- _MATERIAL FOR THIS EXERCISE_:
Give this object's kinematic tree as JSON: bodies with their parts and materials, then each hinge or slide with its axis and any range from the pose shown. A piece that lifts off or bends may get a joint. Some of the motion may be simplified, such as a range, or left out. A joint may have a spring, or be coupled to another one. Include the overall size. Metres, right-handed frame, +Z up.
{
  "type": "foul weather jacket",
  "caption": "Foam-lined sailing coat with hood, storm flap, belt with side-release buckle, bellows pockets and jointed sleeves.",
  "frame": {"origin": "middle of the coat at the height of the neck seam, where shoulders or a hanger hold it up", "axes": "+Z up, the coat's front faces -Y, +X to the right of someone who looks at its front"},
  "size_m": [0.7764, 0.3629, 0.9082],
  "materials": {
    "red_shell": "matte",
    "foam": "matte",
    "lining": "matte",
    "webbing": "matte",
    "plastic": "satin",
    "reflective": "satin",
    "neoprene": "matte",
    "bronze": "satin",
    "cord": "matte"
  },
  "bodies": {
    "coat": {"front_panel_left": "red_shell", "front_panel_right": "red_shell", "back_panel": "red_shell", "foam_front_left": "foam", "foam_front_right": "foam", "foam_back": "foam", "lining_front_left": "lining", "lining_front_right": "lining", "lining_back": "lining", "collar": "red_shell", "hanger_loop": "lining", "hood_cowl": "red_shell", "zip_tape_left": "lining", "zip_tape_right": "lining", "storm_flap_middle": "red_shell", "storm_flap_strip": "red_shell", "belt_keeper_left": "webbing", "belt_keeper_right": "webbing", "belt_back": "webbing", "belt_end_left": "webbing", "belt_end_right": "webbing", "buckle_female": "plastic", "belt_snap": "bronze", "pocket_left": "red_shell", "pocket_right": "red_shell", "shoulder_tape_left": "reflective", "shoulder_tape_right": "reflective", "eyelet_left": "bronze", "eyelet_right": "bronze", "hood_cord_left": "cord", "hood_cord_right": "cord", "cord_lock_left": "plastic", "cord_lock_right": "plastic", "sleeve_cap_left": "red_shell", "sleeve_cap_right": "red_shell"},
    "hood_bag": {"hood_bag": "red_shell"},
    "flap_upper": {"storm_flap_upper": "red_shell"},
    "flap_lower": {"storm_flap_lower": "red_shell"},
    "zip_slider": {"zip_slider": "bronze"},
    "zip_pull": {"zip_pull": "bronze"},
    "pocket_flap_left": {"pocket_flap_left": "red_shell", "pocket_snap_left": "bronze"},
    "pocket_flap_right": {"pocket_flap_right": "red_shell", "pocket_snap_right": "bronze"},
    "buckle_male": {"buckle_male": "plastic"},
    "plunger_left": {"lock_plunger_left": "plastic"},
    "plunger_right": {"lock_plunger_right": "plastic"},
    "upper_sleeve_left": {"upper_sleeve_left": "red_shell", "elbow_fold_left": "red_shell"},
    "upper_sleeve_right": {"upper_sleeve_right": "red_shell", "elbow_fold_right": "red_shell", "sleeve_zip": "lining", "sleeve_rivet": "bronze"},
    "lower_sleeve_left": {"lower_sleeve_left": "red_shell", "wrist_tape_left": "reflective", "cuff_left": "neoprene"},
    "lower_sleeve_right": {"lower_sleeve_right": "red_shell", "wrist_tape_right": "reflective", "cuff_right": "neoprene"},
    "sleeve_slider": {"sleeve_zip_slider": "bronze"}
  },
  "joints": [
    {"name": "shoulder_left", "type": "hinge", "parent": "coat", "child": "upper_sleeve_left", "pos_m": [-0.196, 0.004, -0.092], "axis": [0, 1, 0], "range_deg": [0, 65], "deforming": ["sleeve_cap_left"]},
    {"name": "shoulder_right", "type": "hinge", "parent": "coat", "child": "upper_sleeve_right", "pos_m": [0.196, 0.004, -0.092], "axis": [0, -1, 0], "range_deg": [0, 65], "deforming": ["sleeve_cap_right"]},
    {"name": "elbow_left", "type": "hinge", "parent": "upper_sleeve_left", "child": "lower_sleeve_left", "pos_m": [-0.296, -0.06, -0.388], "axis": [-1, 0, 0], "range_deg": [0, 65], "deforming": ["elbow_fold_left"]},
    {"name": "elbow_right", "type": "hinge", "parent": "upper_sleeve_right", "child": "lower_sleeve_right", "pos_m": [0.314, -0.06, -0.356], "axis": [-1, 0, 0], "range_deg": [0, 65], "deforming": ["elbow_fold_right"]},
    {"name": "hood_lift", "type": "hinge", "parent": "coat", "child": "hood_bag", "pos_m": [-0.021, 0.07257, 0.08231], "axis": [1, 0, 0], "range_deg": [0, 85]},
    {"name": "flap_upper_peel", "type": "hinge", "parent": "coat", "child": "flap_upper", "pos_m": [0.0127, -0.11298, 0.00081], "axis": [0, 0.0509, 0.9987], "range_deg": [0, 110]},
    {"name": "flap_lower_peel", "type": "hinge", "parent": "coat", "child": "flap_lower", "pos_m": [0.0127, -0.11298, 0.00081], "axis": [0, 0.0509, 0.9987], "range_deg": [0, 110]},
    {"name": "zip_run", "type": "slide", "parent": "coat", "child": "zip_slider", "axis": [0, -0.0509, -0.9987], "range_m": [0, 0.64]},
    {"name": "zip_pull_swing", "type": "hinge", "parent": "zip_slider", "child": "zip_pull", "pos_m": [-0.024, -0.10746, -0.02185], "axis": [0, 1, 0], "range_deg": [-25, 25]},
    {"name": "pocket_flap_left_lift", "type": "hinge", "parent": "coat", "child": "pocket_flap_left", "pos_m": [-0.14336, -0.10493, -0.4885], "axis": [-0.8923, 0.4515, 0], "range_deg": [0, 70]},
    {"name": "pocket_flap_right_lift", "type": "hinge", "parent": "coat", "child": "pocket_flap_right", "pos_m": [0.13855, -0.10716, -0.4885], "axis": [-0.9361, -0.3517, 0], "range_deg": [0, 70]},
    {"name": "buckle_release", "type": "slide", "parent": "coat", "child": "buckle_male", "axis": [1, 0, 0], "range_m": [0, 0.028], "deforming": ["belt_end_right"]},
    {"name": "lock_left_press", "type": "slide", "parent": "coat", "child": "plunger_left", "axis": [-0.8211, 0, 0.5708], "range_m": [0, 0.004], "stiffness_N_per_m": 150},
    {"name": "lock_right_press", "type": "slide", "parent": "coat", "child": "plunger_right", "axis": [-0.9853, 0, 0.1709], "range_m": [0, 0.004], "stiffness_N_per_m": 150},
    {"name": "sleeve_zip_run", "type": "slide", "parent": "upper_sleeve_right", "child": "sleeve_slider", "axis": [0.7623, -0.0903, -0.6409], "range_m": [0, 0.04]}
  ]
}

==

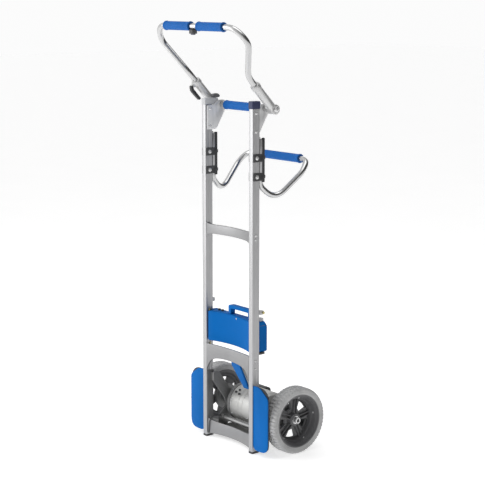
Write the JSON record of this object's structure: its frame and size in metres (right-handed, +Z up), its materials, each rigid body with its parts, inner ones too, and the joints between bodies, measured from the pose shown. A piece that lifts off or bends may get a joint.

- _REQUEST_:
Select every line where the word "joints" occurs.

- _THE OUTPUT_:
  "joints": [
Write the JSON record of this object's structure: its frame and size in metres (right-handed, +Z up), its materials, each rigid body with its parts, inner ones too, and the joints between bodies, measured from the pose shown. A piece that lifts off or bends may get a joint.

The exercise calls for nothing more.